---------- Data provided ----------

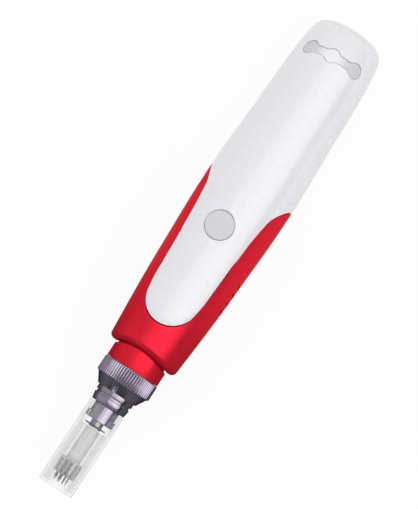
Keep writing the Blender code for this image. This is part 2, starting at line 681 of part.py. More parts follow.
def make_needles(finish):
    """Steel plate with its needles in two circles, each needle a slim cone."""
    plate_end = CARRIER_END_X + NEEDLE_PLATE_THICKNESS
    plate = tube(CARRIER_END_X, plate_end, 0.0, NEEDLE_PLATE_RADIUS)
    array = turned("needle_array", plate, finish, SMALL_SIDES)
    circles = (
        (NEEDLES_IN_OUTER_RING, NEEDLE_OUTER_CIRCLE),
        (NEEDLES_IN_INNER_RING, NEEDLE_OUTER_CIRCLE * NEEDLE_INNER_SHARE),
    )
    shape = bmesh.new()
    root_x = CARRIER_END_X + NEEDLE_PLATE_THICKNESS / 2
    tip_x = CARRIER_END_X - NEEDLE_LENGTH
    for count, circle in circles:
        for angle in even_angles(count):
            middle = ring_point((root_x + tip_x) / 2, circle, angle)
            place = Matrix.Translation(middle) @ Matrix.Rotation(QUARTER, 4, "Y")
            bmesh.ops.create_cone(
                shape, cap_ends=True, segments=6, radius1=NEEDLE_TIP_RADIUS, radius2=NEEDLE_RADIUS,
                depth=root_x - tip_x, matrix=place,
            )
    combine(array, new_piece("needle_cones", shape, finish), "UNION")
    return array


def make_guides(block_finish, bush_finish):
    """Block in the neck's bore with a spring pocket, and the brass bush that the rod runs in."""
    rear_x = NECK_REAR_X - ROD_STROKE - FIT_GAP
    front_x = rear_x - GUIDE_LENGTH
    bush_radius = ROD_RADIUS + BUSH_RUNNING_GAP + BUSH_WALL
    outline = [
        (rear_x, SPRING_POCKET_RADIUS), (rear_x, ROD_DISC_RADIUS + FIT_GAP),
        (front_x, ROD_DISC_RADIUS + FIT_GAP), (front_x, bush_radius + FIT_GAP),
        (SPRING_FLOOR_X, bush_radius + FIT_GAP), (SPRING_FLOOR_X, SPRING_POCKET_RADIUS),
    ]
    turned("guide_block", outline, block_finish, INNER_SIDES)
    bush = tube(front_x, SPRING_FLOOR_X - FIT_GAP, ROD_RADIUS + BUSH_RUNNING_GAP, bush_radius)
    turned("guide_bush", bush, bush_finish, SMALL_SIDES)


def make_return_spring(finish):
    """Open coil between the pocket's floor and the yoke disc."""
    low = SPRING_FLOOR_X + FIT_GAP + SPRING_WIRE_RADIUS
    high = DISC_X - FIT_GAP - SPRING_WIRE_RADIUS
    steps = SPRING_TURNS * 10
    curve = bpy.data.curves.new("return_spring", "CURVE")
    curve.dimensions = "3D"
    curve.bevel_depth = SPRING_WIRE_RADIUS
    curve.bevel_resolution = 1
    curve.use_fill_caps = True
    wire = curve.splines.new("POLY")
    wire.points.add(steps)
    for step in range(steps + 1):
        share = step / steps
        point = ring_point(low + (high - low) * share, SPRING_MEAN_RADIUS, tau * SPRING_TURNS * share)
        wire.points[step].co = (*point, 1.0)
    curve.materials.append(finish)
    spring = bpy.data.objects.new("return_spring", curve)
    spring.parent = PEN_AXIS
    bpy.context.collection.objects.link(spring)
    return spring


def make_drive_rod(rod_finish, pin_finish):
    """Rod with its disc and yoke arm, and the pin that follows the cam's track."""
    tip_x = SEAL_X - SEAL_THICKNESS - FIT_GAP
    rear_x = DISC_X + ROD_DISC_THICKNESS
    outline = [
        (rear_x, 0.0), (rear_x, ROD_DISC_RADIUS), (DISC_X, ROD_DISC_RADIUS), (DISC_X, ROD_RADIUS),
        (tip_x + ROD_TIP_LENGTH, ROD_RADIUS), (tip_x + ROD_TIP_LENGTH, ROD_TIP_RADIUS),
        (tip_x, ROD_TIP_RADIUS), (tip_x, 0.0),
    ]
    rod = turned("drive_rod", outline, rod_finish, INNER_SIDES)
    arm_end = PIN_X + 2 * PIN_RADIUS
    arm = slab(
        "yoke_arm", ((rear_x + arm_end) / 2 - FIT_GAP, 0.0, -(YOKE_ARM_TOP + YOKE_ARM_LOW) / 2),
        (arm_end - rear_x + 2 * FIT_GAP, YOKE_ARM_WIDTH, YOKE_ARM_THICKNESS), rod_finish,
    )
    combine(rod, arm, "UNION")
    upright_rod(
        "follower_pin", PIN_X, -YOKE_ARM_LOW + FIT_GAP, -CAM_HUB_RADIUS - FIT_GAP, PIN_RADIUS,
        pin_finish, SMALL_SIDES,
    )


def make_cam(cam_finish, screw_finish):
    """Barrel cam: a track one stroke wider than the pin on each side, whose middle sways along the axis."""
    flange = YOKE_ARM_LOW - FIT_GAP
    bore = SHAFT_RADIUS + FIT_GAP
    columns = []
    for angle in even_angles(INNER_SIDES):
        middle = PIN_X - ROD_STROKE / 2 * (1 + cos(angle))
        column = [
            (CAM_X, bore), (CAM_X, flange), (middle - TRACK_HALF, flange),
            (middle - TRACK_HALF, CAM_HUB_RADIUS), (middle + TRACK_HALF, CAM_HUB_RADIUS),
            (middle + TRACK_HALF, flange), (CAM_END_X, flange), (CAM_END_X, bore),
        ]
        columns.append([ring_point(x, r, angle) for x, r in column])
    cam = lofted("drive_cam", columns, cam_finish)
    screw_x = CAM_END_X - CAM_FLANGE - ROD_STROKE / 4
    hole = upright_rod(
        "cam_screw_hole_cutter", screw_x, bore / 2, flange + CUT_OVERRUN,
        CAM_SCREW_RADIUS + FIT_GAP, cam_finish, TINY_SIDES,
    )
    combine(cam, hole, "DIFFERENCE")
    upright_rod(
        "cam_screw", screw_x, SHAFT_RADIUS + FIT_GAP, flange - 2 * FIT_GAP, CAM_SCREW_RADIUS,
        screw_finish, TINY_SIDES,
    )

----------

Extract all lines as given.

# [Written solution]
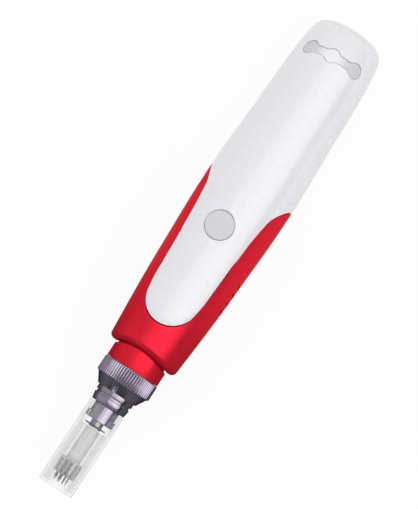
Keep writing the Blender code for this image. This is part 2, starting at line 681 of part.py. More parts follow.
def make_needles(finish):
    """Steel plate with its needles in two circles, each needle a slim cone."""
    plate_end = CARRIER_END_X + NEEDLE_PLATE_THICKNESS
    plate = tube(CARRIER_END_X, plate_end, 0.0, NEEDLE_PLATE_RADIUS)
    array = turned("needle_array", plate, finish, SMALL_SIDES)
    circles = (
        (NEEDLES_IN_OUTER_RING, NEEDLE_OUTER_CIRCLE),
        (NEEDLES_IN_INNER_RING, NEEDLE_OUTER_CIRCLE * NEEDLE_INNER_SHARE),
    )
    shape = bmesh.new()
    root_x = CARRIER_END_X + NEEDLE_PLATE_THICKNESS / 2
    tip_x = CARRIER_END_X - NEEDLE_LENGTH
    for count, circle in circles:
        for angle in even_angles(count):
            middle = ring_point((root_x + tip_x) / 2, circle, angle)
            place = Matrix.Translation(middle) @ Matrix.Rotation(QUARTER, 4, "Y")
            bmesh.ops.create_cone(
                shape, cap_ends=True, segments=6, radius1=NEEDLE_TIP_RADIUS, radius2=NEEDLE_RADIUS,
                depth=root_x - tip_x, matrix=place,
            )
    combine(array, new_piece("needle_cones", shape, finish), "UNION")
    return array


def make_guides(block_finish, bush_finish):
    """Block in the neck's bore with a spring pocket, and the brass bush that the rod runs in."""
    rear_x = NECK_REAR_X - ROD_STROKE - FIT_GAP
    front_x = rear_x - GUIDE_LENGTH
    bush_radius = ROD_RADIUS + BUSH_RUNNING_GAP + BUSH_WALL
    outline = [
        (rear_x, SPRING_POCKET_RADIUS), (rear_x, ROD_DISC_RADIUS + FIT_GAP),
        (front_x, ROD_DISC_RADIUS + FIT_GAP), (front_x, bush_radius + FIT_GAP),
        (SPRING_FLOOR_X, bush_radius + FIT_GAP), (SPRING_FLOOR_X, SPRING_POCKET_RADIUS),
    ]
    turned("guide_block", outline, block_finish, INNER_SIDES)
    bush = tube(front_x, SPRING_FLOOR_X - FIT_GAP, ROD_RADIUS + BUSH_RUNNING_GAP, bush_radius)
    turned("guide_bush", bush, bush_finish, SMALL_SIDES)


def make_return_spring(finish):
    """Open coil between the pocket's floor and the yoke disc."""
    low = SPRING_FLOOR_X + FIT_GAP + SPRING_WIRE_RADIUS
    high = DISC_X - FIT_GAP - SPRING_WIRE_RADIUS
    steps = SPRING_TURNS * 10
    curve = bpy.data.curves.new("return_spring", "CURVE")
    curve.dimensions = "3D"
    curve.bevel_depth = SPRING_WIRE_RADIUS
    curve.bevel_resolution = 1
    curve.use_fill_caps = True
    wire = curve.splines.new("POLY")
    wire.points.add(steps)
    for step in range(steps + 1):
        share = step / steps
        point = ring_point(low + (high - low) * share, SPRING_MEAN_RADIUS, tau * SPRING_TURNS * share)
        wire.points[step].co = (*point, 1.0)
    curve.materials.append(finish)
    spring = bpy.data.objects.new("return_spring", curve)
    spring.parent = PEN_AXIS
    bpy.context.collection.objects.link(spring)
    return spring


def make_drive_rod(rod_finish, pin_finish):
    """Rod with its disc and yoke arm, and the pin that follows the cam's track."""
    tip_x = SEAL_X - SEAL_THICKNESS - FIT_GAP
    rear_x = DISC_X + ROD_DISC_THICKNESS
    outline = [
        (rear_x, 0.0), (rear_x, ROD_DISC_RADIUS), (DISC_X, ROD_DISC_RADIUS), (DISC_X, ROD_RADIUS),
        (tip_x + ROD_TIP_LENGTH, ROD_RADIUS), (tip_x + ROD_TIP_LENGTH, ROD_TIP_RADIUS),
        (tip_x, ROD_TIP_RADIUS), (tip_x, 0.0),
    ]
    rod = turned("drive_rod", outline, rod_finish, INNER_SIDES)
    arm_end = PIN_X + 2 * PIN_RADIUS
    arm = slab(
        "yoke_arm", ((rear_x + arm_end) / 2 - FIT_GAP, 0.0, -(YOKE_ARM_TOP + YOKE_ARM_LOW) / 2),
        (arm_end - rear_x + 2 * FIT_GAP, YOKE_ARM_WIDTH, YOKE_ARM_THICKNESS), rod_finish,
    )
    combine(rod, arm, "UNION")
    upright_rod(
        "follower_pin", PIN_X, -YOKE_ARM_LOW + FIT_GAP, -CAM_HUB_RADIUS - FIT_GAP, PIN_RADIUS,
        pin_finish, SMALL_SIDES,
    )


def make_cam(cam_finish, screw_finish):
    """Barrel cam: a track one stroke wider than the pin on each side, whose middle sways along the axis."""
    flange = YOKE_ARM_LOW - FIT_GAP
    bore = SHAFT_RADIUS + FIT_GAP
    columns = []
    for angle in even_angles(INNER_SIDES):
        middle = PIN_X - ROD_STROKE / 2 * (1 + cos(angle))
        column = [
            (CAM_X, bore), (CAM_X, flange), (middle - TRACK_HALF, flange),
            (middle - TRACK_HALF, CAM_HUB_RADIUS), (middle + TRACK_HALF, CAM_HUB_RADIUS),
            (middle + TRACK_HALF, flange), (CAM_END_X, flange), (CAM_END_X, bore),
        ]
        columns.append([ring_point(x, r, angle) for x, r in column])
    cam = lofted("drive_cam", columns, cam_finish)
    screw_x = CAM_END_X - CAM_FLANGE - ROD_STROKE / 4
    hole = upright_rod(
        "cam_screw_hole_cutter", screw_x, bore / 2, flange + CUT_OVERRUN,
        CAM_SCREW_RADIUS + FIT_GAP, cam_finish, TINY_SIDES,
    )
    combine(cam, hole, "DIFFERENCE")
    upright_rod(
        "cam_screw", screw_x, SHAFT_RADIUS + FIT_GAP, flange - 2 * FIT_GAP, CAM_SCREW_RADIUS,
        screw_finish, TINY_SIDES,
    )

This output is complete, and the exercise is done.